Answering science questions 4
This is a continuation of the previous conversation.
If it (a cell) doesn’t know anything then why is it "following a specific set of steps"?
And this is the misunderstanding, the personification of a cell. The sperm cell itself is the result of a multitude of previous steps undertaken by ancestral precursor cells. It’s not like building a car, one cell isn’t progressively built piece by piece and made into something else. It’s not like a cell decides to go into the "sperm line" to become a sperm cell over a liver cell or blood cell. Sperm cells are produced by means of spermatogenesis where one spermatogonium becomes four sperm cells. Spermatogonia are the self-replicating source cells for all sperm made. During this process, a series of biochemical reactions occur that guide the cells through their development. But it’s not active decision making. As I said before, it could be as simple as which daughter cell gets the majority of a signaling molecule inside the dividing cell. It’s no more a decision than a toy drinking bird always dipping back into the glass for more water. One thing to keep in mind, if a cell doesn’t follow the proper course of development, it will be exterminated.
Considering that result is viable with one species and not another, I’d say there’s recognition involved. – By the other species that is. So how does the egg of the other species know what’s right and wrong? Kinda weird how something so small knows what works and what doesn’t.
Wow
It’s a stretch to say that because it doesn’t work in the end, recognition is occurring. If a fishing rod is unable to reel in line, is that a recognition by the fishing tool that something is wrong with the reeling mechanism? If a loaf of bread fails to rise, is that recognition by the bread that there wasn’t enough sugar in it to feed the yeast to make it rise?
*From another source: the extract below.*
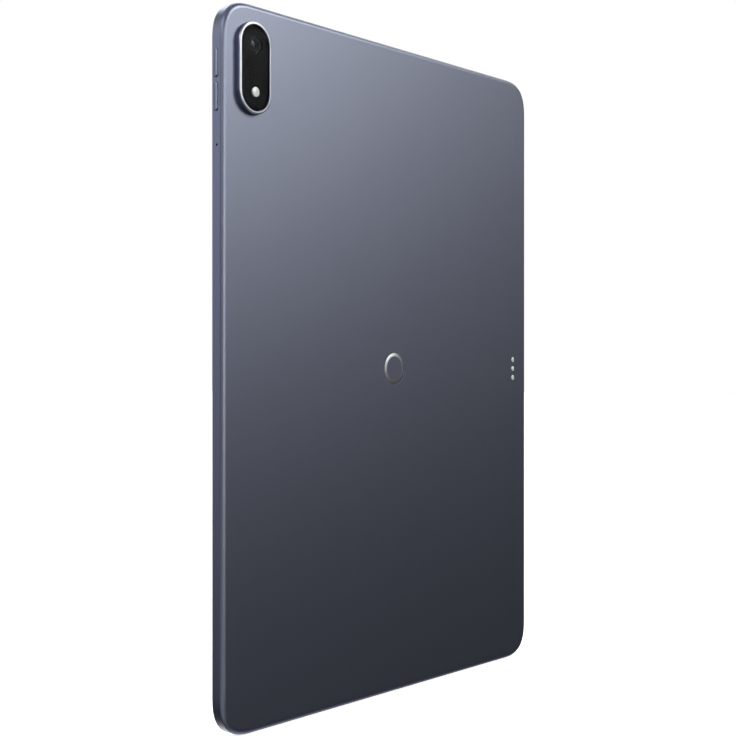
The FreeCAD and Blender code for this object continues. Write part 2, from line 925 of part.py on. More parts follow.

Trying something repeatedly and getting the same result each time is not recognition. The reason cross species fertilization won’t work is because the DNA templates do not match up, therefore, proper directions as to how the cell should begin dividing and developing do not occur. Basically, the recipe is wrong and has too many of some ingredients and not enough of others that are put into the mixing bowl at bad times. It’s not a matter of the embryo finding itself in the wrong place and deciding that it’s an abomination, it’s a matter of having the wrong developmental mechanisms turned on at the wrong time resulting in an unstable organism that eventually dies because of the bad directions. If the directions are good enough, the organism will survive to birth. Look at breeding tigers and lions. Two similar species, but able to make viable reproducing (sometimes) offspring. Other times, the organisms are sterile.
So you mean to tell me that there are little instructions on little sperm cells that have to find ways to work in tandem with other little itsy bitsy things. – How unreal is that? How totally unbelievably amazing?
In a word … yes! You stumbled onto this without much of any prior knowledge whatsoever! How cool eh? Remember, a fully differentiated cell is one that is the result of many rounds of development stretching all the way to the point of fertilization. One cell, by using chemical and surface receptor signaling is able to become any cell in the body if given in the proper order and concentration. As a result, the surface of the cells are covered with proteins, sugars and lipids in the form of receptors and binding sites that read almost like a book as to where the cell has been and what biochemical processes it has undergone. So it’s not so much a set of instructions, although i think that stems from the fact that you insist on personifying cells, but more like a documentation of the life of that particular cell, a biography if you will. Unreal? Unbelievable? Believe it!
If this happens on such a microscopic scale everyday, then why is it so hard to understand that something so much smarter than us must have created it?
Not even microscopic, but nano and picoscopic. And it’s not that it’s so hard to understand a prime mover, it’s just that everything I’ve laid out is an explanation as to how certain things work, and is not evidence for or against God. It makes no hypothesis about that idea, so therefore is outside the explanation. Pointing at something and saying, "God did it" is nothing more than an explanation in itself anyways.
How can anybody dismiss this as random?
No one’s dismissing anything. It’s not a poor admission to be randomly guided, and it’s not any less of an explanation as to how something works.